Transcribe word for word only the span whose first line is the one with "material.use_nodes = True" and whose last line is the one with "world = obj.matrix_world.copy()"; both of those lines belong to it.

_____

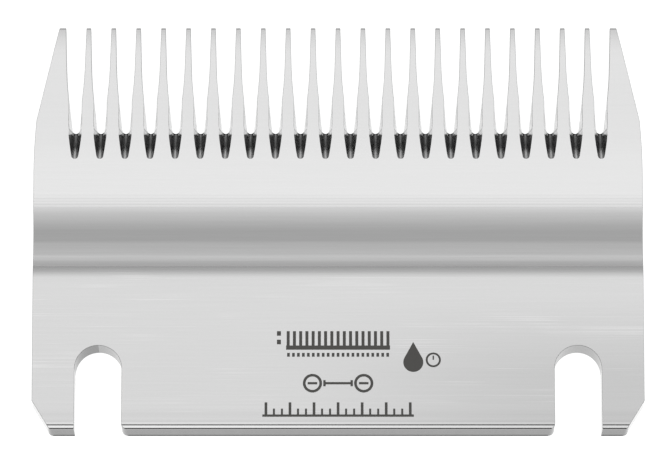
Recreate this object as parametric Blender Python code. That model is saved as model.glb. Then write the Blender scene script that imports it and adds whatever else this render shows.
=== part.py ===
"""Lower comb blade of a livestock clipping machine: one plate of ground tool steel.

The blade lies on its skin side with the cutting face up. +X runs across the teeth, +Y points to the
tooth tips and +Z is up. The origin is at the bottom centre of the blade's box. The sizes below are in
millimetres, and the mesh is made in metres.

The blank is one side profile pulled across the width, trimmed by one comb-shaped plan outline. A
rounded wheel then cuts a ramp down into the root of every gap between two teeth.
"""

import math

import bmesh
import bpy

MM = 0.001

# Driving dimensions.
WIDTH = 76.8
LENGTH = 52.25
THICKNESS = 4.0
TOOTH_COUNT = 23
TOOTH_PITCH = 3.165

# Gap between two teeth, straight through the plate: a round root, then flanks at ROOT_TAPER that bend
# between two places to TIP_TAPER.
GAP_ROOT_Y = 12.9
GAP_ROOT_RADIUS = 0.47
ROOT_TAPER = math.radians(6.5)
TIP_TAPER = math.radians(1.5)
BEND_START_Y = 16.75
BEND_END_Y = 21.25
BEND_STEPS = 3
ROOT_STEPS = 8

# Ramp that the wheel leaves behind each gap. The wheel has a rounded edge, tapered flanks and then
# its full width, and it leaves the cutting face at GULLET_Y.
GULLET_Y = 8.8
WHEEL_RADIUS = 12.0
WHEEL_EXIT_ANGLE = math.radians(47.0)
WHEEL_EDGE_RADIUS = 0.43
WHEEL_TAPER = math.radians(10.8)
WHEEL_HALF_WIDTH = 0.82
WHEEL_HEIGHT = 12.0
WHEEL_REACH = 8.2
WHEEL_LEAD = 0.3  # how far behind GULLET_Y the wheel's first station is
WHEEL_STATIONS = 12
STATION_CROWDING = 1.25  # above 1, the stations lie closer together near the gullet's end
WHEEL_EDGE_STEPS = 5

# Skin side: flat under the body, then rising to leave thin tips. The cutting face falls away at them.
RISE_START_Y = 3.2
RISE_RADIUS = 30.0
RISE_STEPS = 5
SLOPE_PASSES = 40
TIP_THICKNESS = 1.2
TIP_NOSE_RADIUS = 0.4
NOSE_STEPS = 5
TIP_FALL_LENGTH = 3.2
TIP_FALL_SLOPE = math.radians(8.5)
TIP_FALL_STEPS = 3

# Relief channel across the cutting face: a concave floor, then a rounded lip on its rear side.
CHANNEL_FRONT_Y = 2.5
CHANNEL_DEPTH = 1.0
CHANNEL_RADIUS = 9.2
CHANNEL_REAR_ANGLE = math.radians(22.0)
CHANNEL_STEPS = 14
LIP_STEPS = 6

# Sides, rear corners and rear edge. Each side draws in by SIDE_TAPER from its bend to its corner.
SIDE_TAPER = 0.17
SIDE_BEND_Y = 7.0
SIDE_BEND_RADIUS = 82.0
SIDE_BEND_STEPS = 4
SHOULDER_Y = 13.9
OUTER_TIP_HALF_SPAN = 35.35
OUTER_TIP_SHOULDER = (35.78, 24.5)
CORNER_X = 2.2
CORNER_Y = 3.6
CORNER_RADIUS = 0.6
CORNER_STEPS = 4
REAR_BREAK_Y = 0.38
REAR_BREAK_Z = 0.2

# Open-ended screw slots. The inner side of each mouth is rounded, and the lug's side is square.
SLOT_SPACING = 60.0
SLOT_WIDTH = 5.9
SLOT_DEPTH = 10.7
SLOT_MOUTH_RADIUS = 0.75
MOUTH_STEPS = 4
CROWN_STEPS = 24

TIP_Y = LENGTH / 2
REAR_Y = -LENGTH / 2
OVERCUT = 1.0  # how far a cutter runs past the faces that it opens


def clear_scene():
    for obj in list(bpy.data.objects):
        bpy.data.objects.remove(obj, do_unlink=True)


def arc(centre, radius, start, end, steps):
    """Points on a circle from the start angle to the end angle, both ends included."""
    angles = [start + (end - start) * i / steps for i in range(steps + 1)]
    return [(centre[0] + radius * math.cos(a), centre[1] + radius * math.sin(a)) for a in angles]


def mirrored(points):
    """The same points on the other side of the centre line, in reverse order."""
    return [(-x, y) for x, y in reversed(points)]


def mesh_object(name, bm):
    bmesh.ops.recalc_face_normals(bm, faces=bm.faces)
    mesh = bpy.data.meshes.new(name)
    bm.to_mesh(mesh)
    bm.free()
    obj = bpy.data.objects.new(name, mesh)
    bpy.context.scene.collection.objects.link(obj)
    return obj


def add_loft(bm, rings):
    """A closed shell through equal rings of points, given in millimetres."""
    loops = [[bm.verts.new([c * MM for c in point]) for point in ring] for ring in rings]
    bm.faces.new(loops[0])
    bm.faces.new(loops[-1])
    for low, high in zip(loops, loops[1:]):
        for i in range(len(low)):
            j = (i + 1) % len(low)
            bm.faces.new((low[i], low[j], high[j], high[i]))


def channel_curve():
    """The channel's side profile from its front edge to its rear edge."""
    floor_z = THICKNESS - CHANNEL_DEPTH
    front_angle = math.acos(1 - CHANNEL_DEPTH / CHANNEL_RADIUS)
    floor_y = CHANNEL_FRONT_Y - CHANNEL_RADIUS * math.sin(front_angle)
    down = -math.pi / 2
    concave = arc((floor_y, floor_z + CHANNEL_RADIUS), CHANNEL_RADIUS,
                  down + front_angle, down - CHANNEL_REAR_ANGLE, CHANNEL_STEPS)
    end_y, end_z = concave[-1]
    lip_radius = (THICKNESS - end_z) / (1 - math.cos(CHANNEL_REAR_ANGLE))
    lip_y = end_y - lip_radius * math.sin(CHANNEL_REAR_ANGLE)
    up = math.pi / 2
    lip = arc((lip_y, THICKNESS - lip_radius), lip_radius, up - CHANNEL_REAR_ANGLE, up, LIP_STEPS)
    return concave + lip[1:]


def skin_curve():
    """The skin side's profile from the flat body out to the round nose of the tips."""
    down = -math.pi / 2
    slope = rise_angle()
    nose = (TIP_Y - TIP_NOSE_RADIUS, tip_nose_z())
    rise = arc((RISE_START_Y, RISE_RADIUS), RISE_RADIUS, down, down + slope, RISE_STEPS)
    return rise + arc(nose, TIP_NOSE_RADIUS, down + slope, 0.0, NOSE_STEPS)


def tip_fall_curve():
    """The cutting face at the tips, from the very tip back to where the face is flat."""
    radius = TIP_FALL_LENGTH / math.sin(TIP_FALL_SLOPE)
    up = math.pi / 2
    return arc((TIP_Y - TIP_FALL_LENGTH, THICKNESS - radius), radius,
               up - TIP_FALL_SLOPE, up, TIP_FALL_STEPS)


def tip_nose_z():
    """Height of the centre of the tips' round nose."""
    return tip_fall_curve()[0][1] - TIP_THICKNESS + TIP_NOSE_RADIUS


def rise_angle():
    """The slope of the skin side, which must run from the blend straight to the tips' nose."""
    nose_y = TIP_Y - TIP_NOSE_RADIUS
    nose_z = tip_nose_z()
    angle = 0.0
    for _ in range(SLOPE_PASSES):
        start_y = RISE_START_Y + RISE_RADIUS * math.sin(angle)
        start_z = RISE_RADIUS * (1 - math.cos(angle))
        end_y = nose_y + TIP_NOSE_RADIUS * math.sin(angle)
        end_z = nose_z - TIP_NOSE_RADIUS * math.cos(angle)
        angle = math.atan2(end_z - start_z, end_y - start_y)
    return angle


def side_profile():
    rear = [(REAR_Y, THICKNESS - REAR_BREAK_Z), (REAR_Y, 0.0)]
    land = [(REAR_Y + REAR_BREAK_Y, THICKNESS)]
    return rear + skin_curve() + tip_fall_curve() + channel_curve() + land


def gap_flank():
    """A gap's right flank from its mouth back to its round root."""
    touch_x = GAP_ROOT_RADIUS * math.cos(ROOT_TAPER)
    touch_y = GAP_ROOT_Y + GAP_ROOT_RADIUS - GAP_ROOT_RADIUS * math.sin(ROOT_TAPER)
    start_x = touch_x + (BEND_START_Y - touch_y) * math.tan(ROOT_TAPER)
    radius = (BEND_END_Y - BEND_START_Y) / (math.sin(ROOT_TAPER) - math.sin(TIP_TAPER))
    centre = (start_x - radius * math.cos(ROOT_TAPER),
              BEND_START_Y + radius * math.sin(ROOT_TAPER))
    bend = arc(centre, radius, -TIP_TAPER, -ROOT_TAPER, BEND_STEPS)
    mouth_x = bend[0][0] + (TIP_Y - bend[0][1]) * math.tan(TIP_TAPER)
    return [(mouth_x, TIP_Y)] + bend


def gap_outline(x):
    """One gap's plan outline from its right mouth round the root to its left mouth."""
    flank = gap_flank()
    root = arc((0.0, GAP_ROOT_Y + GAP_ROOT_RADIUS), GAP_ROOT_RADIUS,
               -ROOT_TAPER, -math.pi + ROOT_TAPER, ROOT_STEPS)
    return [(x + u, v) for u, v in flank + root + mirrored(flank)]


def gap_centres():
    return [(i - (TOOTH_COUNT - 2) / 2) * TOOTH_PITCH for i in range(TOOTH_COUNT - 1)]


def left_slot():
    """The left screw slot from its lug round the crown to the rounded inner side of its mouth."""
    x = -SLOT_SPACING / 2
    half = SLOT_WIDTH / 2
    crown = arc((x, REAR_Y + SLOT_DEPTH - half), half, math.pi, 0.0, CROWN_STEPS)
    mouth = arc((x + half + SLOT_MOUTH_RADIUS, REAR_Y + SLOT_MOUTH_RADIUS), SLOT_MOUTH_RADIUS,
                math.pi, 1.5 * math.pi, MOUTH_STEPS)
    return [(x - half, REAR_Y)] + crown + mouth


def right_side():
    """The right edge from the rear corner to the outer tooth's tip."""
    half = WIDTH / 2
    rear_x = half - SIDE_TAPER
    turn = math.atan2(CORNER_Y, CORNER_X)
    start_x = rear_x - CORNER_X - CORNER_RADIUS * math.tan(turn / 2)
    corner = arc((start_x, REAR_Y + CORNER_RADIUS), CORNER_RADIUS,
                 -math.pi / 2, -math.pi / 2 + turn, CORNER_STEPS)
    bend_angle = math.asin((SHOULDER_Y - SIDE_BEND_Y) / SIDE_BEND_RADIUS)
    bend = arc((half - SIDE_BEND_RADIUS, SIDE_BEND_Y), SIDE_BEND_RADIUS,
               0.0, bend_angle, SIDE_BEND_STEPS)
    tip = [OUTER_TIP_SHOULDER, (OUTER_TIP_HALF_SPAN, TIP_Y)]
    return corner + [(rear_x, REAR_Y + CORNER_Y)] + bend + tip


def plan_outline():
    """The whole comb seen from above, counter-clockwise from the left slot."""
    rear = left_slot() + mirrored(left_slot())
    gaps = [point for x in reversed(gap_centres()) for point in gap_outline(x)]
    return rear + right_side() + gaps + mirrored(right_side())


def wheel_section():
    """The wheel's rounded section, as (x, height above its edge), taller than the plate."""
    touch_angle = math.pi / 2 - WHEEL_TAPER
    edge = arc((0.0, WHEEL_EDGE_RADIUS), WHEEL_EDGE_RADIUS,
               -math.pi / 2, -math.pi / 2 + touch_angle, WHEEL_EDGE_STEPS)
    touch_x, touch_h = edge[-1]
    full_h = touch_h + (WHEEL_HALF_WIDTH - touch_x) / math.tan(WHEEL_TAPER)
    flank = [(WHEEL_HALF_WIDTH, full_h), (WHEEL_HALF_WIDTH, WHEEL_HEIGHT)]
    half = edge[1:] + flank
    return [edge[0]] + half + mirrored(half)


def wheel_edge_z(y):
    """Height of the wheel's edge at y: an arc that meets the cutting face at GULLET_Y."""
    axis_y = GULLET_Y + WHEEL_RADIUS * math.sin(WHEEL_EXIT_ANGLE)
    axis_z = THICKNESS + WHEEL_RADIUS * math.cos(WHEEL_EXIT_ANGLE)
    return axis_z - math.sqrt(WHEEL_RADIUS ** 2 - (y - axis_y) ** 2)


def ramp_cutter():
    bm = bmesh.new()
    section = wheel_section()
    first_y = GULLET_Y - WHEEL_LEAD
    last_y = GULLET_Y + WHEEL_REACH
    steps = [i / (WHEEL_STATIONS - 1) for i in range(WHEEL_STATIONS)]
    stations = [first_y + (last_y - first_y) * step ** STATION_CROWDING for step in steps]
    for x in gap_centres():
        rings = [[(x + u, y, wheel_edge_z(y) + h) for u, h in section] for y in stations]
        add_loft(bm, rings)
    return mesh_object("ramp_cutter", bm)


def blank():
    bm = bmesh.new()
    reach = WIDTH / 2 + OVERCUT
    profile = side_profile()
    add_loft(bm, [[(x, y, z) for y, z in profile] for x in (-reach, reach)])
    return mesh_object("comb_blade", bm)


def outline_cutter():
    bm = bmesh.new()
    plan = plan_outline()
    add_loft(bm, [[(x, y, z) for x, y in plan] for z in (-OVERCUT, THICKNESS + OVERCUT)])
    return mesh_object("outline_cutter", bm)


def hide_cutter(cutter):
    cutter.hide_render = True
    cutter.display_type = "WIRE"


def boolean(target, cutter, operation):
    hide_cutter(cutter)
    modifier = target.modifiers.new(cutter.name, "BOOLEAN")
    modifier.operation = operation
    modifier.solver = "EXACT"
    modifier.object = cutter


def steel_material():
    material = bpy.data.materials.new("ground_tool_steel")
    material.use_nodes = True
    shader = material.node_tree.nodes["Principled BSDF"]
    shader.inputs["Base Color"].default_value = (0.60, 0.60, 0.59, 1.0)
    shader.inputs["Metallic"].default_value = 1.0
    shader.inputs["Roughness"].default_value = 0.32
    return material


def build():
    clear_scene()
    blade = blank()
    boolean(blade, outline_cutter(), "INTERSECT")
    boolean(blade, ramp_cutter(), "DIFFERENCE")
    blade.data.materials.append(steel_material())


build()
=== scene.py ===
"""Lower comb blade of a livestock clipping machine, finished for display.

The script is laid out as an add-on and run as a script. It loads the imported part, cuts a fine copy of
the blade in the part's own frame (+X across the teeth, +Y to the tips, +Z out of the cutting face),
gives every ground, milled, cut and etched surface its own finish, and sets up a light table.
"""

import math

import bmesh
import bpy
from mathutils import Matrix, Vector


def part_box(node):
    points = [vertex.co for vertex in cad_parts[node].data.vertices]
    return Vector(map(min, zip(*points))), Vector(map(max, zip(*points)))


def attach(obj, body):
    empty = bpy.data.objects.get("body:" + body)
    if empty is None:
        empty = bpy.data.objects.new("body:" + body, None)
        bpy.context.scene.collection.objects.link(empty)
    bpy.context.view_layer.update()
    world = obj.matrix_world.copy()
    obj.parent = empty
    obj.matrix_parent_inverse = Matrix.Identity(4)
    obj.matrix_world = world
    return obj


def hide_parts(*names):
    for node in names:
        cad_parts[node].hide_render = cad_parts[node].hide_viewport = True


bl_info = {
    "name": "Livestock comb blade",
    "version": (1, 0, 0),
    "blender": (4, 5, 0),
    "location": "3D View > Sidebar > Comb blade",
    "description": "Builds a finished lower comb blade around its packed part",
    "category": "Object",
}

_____

* TASK OUTPUT:
    material.use_nodes = True
    shader = material.node_tree.nodes["Principled BSDF"]
    shader.inputs["Base Color"].default_value = (0.60, 0.60, 0.59, 1.0)
    shader.inputs["Metallic"].default_value = 1.0
    shader.inputs["Roughness"].default_value = 0.32
    return material


def build():
    clear_scene()
    blade = blank()
    boolean(blade, outline_cutter(), "INTERSECT")
    boolean(blade, ramp_cutter(), "DIFFERENCE")
    blade.data.materials.append(steel_material())


build()
=== scene.py ===
"""Lower comb blade of a livestock clipping machine, finished for display.

The script is laid out as an add-on and run as a script. It loads the imported part, cuts a fine copy of
the blade in the part's own frame (+X across the teeth, +Y to the tips, +Z out of the cutting face),
gives every ground, milled, cut and etched surface its own finish, and sets up a light table.
"""

import math

import bmesh
import bpy
from mathutils import Matrix, Vector


def part_box(node):
    points = [vertex.co for vertex in cad_parts[node].data.vertices]
    return Vector(map(min, zip(*points))), Vector(map(max, zip(*points)))


def attach(obj, body):
    empty = bpy.data.objects.get("body:" + body)
    if empty is None:
        empty = bpy.data.objects.new("body:" + body, None)
        bpy.context.scene.collection.objects.link(empty)
    bpy.context.view_layer.update()
    world = obj.matrix_world.copy()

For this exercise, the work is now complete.